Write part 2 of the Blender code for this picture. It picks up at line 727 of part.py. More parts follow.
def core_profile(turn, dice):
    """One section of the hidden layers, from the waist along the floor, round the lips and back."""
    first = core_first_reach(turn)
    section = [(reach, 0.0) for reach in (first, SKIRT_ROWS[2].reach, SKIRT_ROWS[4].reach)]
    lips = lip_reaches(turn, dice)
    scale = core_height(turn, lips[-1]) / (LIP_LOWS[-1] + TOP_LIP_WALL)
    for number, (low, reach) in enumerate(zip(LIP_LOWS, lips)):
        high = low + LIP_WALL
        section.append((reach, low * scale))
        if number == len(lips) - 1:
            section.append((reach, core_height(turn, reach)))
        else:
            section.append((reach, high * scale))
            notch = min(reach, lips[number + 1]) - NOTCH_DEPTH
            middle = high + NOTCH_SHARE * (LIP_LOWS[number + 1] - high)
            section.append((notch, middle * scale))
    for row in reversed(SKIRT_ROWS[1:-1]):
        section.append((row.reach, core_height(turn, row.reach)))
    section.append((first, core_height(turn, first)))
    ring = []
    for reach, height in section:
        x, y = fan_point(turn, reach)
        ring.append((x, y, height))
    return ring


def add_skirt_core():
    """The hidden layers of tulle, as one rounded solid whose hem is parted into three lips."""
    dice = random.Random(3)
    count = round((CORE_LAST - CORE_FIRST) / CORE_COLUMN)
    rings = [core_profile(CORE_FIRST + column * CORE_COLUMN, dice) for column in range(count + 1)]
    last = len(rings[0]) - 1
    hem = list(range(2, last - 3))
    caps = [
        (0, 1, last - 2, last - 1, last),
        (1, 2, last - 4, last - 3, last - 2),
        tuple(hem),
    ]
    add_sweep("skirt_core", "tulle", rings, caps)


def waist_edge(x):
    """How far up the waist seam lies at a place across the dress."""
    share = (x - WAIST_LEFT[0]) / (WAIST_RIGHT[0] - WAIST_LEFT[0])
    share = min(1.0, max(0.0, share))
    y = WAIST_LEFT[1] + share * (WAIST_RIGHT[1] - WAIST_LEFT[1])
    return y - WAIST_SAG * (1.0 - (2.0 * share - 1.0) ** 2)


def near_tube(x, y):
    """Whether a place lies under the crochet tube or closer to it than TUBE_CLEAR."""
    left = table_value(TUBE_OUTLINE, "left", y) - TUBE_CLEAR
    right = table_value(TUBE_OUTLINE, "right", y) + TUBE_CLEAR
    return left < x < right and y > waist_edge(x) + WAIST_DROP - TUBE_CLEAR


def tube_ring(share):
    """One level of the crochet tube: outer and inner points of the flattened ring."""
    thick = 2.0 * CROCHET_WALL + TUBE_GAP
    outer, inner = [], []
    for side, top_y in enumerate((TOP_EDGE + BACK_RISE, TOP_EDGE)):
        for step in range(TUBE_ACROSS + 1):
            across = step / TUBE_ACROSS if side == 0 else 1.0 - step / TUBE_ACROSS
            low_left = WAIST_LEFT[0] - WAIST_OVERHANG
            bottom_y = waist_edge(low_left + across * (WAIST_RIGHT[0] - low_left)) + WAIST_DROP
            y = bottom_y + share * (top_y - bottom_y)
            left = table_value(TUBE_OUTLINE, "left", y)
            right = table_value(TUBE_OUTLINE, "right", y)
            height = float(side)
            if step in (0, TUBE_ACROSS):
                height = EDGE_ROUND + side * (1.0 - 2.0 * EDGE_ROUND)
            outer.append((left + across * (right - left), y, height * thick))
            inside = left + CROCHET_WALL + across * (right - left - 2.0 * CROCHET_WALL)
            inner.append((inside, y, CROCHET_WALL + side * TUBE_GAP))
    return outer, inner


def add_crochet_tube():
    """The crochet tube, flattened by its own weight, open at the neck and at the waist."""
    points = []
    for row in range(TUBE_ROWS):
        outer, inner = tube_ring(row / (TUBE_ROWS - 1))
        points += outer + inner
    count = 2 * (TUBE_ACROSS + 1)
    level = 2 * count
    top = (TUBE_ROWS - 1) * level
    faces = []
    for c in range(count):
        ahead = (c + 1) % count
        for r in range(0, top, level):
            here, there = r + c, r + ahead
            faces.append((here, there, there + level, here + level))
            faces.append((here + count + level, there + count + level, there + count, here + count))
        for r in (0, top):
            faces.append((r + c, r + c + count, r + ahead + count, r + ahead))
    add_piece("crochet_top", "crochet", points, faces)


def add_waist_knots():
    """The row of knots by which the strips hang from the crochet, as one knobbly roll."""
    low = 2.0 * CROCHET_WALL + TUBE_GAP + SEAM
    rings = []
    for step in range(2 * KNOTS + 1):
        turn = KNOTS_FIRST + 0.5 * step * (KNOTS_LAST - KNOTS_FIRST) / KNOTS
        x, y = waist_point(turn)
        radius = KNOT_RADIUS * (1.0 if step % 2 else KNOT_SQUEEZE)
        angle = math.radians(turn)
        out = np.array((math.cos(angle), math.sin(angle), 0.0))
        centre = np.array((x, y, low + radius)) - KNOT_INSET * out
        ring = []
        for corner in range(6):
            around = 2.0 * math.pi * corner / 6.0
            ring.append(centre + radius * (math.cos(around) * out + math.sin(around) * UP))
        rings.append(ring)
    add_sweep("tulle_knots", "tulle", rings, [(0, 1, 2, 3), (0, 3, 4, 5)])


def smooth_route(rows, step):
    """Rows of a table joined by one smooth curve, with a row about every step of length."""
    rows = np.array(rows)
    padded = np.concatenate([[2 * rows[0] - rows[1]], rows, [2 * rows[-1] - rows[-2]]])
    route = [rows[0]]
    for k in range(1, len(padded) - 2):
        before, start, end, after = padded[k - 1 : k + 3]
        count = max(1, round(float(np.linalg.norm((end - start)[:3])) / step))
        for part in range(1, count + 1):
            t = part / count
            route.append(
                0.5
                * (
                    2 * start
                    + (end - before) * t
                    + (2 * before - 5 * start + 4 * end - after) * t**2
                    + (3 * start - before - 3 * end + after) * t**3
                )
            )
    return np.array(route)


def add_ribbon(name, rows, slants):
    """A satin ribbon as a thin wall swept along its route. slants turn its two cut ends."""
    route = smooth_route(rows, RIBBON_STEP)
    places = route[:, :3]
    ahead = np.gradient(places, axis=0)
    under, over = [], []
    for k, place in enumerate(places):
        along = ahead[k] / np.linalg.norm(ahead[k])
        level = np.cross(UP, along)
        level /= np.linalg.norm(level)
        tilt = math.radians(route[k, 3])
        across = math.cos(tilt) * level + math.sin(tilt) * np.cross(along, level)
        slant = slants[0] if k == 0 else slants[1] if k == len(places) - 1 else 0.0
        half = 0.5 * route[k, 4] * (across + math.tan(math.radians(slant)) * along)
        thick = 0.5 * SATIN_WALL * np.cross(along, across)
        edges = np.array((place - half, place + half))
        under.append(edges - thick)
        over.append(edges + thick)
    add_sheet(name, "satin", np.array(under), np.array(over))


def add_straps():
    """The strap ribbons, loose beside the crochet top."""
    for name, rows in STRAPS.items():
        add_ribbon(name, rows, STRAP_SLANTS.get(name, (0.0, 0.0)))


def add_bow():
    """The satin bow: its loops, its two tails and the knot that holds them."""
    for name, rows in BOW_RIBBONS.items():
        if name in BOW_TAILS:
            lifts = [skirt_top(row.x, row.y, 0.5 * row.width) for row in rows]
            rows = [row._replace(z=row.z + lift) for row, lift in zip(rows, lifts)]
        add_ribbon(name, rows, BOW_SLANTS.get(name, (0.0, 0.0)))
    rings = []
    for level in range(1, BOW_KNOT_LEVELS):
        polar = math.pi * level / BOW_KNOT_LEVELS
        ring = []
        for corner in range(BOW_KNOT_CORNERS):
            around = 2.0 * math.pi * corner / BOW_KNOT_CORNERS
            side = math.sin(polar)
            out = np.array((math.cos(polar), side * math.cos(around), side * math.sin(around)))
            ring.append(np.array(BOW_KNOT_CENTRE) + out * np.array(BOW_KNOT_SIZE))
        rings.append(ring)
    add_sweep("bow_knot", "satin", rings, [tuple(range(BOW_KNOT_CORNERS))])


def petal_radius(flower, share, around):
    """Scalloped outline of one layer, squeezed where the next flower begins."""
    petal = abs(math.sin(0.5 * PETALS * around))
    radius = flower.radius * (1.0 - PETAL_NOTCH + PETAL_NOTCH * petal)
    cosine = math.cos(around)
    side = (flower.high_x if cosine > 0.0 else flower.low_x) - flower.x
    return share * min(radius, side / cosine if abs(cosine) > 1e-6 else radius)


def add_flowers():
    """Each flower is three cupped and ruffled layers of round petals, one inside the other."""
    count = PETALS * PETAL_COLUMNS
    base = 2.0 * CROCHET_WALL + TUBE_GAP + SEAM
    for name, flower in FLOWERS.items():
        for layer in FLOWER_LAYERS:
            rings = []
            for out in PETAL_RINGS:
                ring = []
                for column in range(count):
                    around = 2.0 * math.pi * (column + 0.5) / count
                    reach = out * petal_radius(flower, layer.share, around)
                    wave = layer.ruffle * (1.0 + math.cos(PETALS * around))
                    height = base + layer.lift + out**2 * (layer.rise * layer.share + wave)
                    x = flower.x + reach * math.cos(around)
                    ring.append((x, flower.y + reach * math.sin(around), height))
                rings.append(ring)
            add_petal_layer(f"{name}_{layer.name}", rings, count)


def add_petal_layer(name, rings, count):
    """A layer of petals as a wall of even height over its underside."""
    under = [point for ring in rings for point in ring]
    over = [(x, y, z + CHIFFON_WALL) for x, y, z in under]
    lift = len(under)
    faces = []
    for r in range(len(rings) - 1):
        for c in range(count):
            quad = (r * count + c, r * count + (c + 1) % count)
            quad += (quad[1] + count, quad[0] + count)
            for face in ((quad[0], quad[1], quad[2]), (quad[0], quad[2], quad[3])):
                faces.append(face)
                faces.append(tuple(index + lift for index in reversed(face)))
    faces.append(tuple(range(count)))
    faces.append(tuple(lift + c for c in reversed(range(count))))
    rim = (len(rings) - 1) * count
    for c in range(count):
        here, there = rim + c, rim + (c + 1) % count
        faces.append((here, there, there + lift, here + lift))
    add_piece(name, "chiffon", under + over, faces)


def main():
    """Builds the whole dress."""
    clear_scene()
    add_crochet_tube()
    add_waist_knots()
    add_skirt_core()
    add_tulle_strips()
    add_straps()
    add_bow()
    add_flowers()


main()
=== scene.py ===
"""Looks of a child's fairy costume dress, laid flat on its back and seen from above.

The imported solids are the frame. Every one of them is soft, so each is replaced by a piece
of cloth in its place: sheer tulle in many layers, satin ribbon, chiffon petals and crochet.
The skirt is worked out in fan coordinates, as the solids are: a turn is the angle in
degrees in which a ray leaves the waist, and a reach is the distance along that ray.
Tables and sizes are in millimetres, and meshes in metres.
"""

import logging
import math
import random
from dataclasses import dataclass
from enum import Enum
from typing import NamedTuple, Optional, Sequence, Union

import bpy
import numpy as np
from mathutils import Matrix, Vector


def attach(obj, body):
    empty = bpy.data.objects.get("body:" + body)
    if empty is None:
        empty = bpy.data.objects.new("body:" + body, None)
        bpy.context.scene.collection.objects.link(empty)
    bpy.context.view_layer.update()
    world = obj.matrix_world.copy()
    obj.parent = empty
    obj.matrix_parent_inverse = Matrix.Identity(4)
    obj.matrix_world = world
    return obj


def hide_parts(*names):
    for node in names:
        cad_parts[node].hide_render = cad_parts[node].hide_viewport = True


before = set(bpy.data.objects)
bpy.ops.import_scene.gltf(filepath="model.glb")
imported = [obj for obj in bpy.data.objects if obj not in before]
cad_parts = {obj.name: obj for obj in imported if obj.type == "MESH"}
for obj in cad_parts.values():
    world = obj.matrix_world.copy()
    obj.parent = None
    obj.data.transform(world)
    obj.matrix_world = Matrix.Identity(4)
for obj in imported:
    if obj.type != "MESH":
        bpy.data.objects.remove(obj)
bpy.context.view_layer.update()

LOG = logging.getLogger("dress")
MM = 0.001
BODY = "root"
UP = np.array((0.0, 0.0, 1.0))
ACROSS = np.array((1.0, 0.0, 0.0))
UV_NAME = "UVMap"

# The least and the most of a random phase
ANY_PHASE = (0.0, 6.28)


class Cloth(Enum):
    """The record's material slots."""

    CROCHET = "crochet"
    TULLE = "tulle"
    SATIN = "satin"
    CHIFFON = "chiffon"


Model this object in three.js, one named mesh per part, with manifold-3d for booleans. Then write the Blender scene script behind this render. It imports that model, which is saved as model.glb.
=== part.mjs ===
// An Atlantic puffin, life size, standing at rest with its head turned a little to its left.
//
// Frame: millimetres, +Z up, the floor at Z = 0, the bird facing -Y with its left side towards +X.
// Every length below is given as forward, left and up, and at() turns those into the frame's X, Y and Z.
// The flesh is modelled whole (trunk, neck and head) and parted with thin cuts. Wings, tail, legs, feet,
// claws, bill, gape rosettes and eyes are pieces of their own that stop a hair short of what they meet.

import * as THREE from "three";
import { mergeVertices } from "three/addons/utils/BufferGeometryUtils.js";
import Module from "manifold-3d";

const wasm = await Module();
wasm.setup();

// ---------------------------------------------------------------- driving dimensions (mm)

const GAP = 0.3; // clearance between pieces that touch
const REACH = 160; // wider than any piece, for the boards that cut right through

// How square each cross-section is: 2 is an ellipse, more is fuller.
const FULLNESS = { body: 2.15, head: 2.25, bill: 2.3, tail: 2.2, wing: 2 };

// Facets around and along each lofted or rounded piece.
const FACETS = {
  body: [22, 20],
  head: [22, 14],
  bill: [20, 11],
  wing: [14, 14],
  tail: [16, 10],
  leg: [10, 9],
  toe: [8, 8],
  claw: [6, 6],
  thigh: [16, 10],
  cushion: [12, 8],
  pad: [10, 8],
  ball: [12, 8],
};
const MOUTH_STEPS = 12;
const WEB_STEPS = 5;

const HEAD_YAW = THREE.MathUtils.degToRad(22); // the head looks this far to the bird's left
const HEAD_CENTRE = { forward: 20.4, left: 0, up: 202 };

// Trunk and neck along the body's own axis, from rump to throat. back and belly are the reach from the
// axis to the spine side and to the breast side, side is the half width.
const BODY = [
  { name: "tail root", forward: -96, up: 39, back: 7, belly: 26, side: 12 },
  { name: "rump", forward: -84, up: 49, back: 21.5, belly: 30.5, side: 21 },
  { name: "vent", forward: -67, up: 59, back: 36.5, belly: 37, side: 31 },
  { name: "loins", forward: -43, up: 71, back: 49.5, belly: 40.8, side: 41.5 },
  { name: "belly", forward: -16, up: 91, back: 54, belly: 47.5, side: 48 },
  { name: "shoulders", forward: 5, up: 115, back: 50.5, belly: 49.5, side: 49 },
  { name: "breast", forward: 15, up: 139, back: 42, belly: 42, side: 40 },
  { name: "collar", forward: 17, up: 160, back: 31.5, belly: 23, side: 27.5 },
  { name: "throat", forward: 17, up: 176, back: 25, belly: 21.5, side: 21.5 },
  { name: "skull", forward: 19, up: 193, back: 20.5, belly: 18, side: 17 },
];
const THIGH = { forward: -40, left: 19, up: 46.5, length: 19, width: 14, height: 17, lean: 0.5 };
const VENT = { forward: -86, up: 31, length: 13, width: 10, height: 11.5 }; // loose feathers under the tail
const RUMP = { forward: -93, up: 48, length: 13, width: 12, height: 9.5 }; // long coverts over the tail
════
#### WRITTEN PROBLEM:
Among the records above, extract exactly the lines from the line with "faces.append((here, there, there + lift, here" to the line with "seen from above.", both lines included, and leave out the rest.

#### RESULT FOR THIS EXERCISE:
        faces.append((here, there, there + lift, here + lift))
    add_piece(name, "chiffon", under + over, faces)


def main():
    """Builds the whole dress."""
    clear_scene()
    add_crochet_tube()
    add_waist_knots()
    add_skirt_core()
    add_tulle_strips()
    add_straps()
    add_bow()
    add_flowers()


main()
=== scene.py ===
"""Looks of a child's fairy costume dress, laid flat on its back and seen from above.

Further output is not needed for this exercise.